First, though, I decided to try to reproduce an old photo of the now-demolished Rownham Hotel just around the corner from where I live...
Here's the view I wanted to take a stab at reproducing. Bristol's Lost Pubs—a great website, which sadly currently seems to be lost itself—said:
Originally known as the Hotwells Tavern. Around 1873 when the entrance to Cumberland Basin was enlarged, a pub named the Rownham Tavern was demolished and Rownham ferry moved downstream towards the Hotwells Tavern, not long afterwards the name was changed to the Rownham Hotel. The pub was removed in 1969 for road Widening.
This particular image is from Brewerypedia; I'm afraid I don't know its original provenance.

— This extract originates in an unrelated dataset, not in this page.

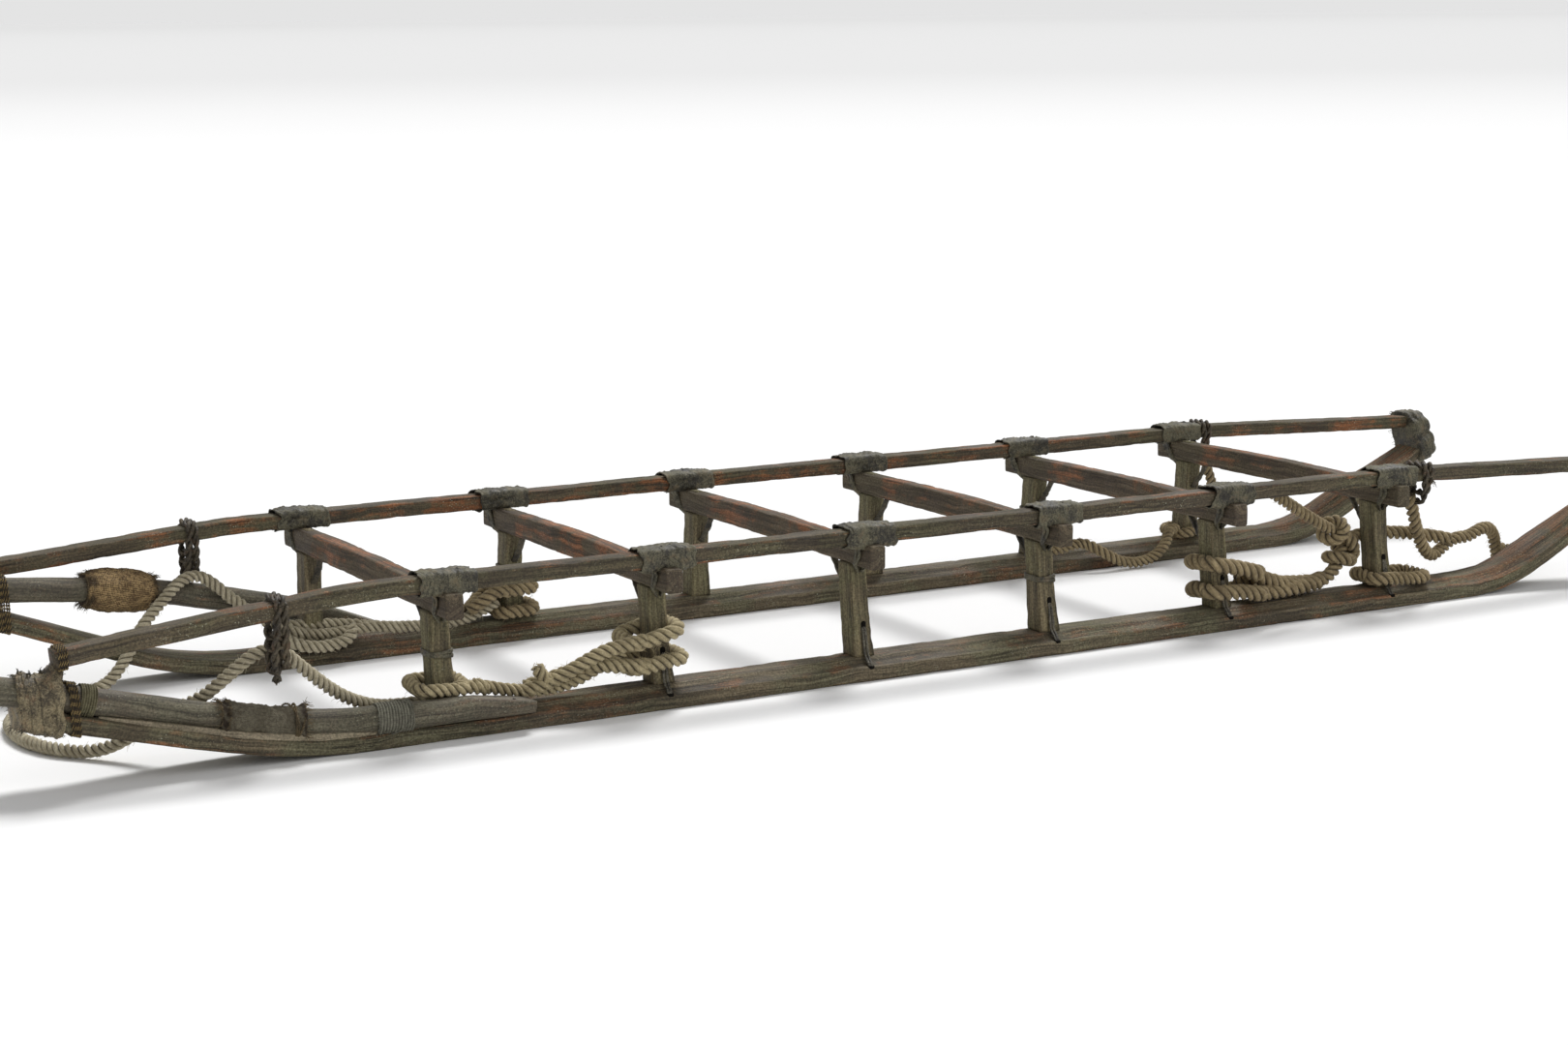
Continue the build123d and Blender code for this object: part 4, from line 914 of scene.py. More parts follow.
def make_uprights():
    """Leaning posts that widen to the rear at the foot."""
    rows = 46
    for side, sign in SIDES.items():
        for i, x in enumerate(BAYS):
            z = np.linspace(FOOT_Z, BAR_LOW, rows)
            shift, y, width = upright_place(z)
            path = np.stack([np.full(rows, x), sign * y, z], axis=1)
            section, edge = rounded_box(UPRIGHT_WIDTH, UPRIGHT_DEPTH, 0.0018, 9)
            section = np.broadcast_to(section, (rows,) + section.shape).copy()
            section[..., 0] = section[..., 0] * (width / UPRIGHT_WIDTH)[:, None] + shift[:, None]
            grid = path[:, None] + section[..., :1] * np.array([1.0, 0, 0]) + section[...,
                1:] * np.array([0, 1.0, 0])
            edges = 0.6 * np.broadcast_to(edge, grid.shape[:2])
            grid = weathered(grid, edges, 160 + 10 * i + sign, 0.0009, 0.0016)
            show(tube_piece(f"upright_{side}_{i + 1}_wood", [grid], [edges]),
                 "upright_wood", f"upright_{side}_{i + 1}")


BOW_SPOTS = [(-.130, .3265, .0449), (.080, .3265, .0449), (.200, .306, .046), (.300, .302, .0625),
             (.430, .299, .0948), (.640, .297, .148), (.790, .268, .172), (.840, .130, .180),
             (.840, -.110, .186), (.785, -.240, .191), (.640, -.266, .192), (.503, -.270, .176),
             (.268, -.300, .148), (.064, -.3265, .097), (-.130, -.3265, .0459)]
BOW_LINE = nurbs_line([(BAYS[0] + x, y, z) for x, y, z in BOW_SPOTS], resolution=24)
# the scarf's length, its end's thickness, and what its blunt end adds to that
BOW_SCARF, BOW_SCARF_END, BOW_SCARF_BLUNT = 0.120, 0.012, 0.009
BOW_LEAST_Z = 0.0245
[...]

Here's my version. I couldn't get to the exact original viewpoint without the railings on the far left being in the way of the picture, but this is pretty close.
So, presumably the house (or possibly two?) on the end of Freeland Place, which looks to my eye just as Georgian as the rest of the terrace, must've been built after the Rownham Hotel was demolished for the road widening in 1969...
I wasn't in a particularly festive mood, so I decided mostly to bypass the Hotwells Festival. On a different day it might have been right up my street.
Apparently the repair of the Chocolate Path itself is now underway here. I won't hold my breath. Shame, as it's within my mile and one of my favourite walks and I've had no chance to walk down it since long before I started this little project.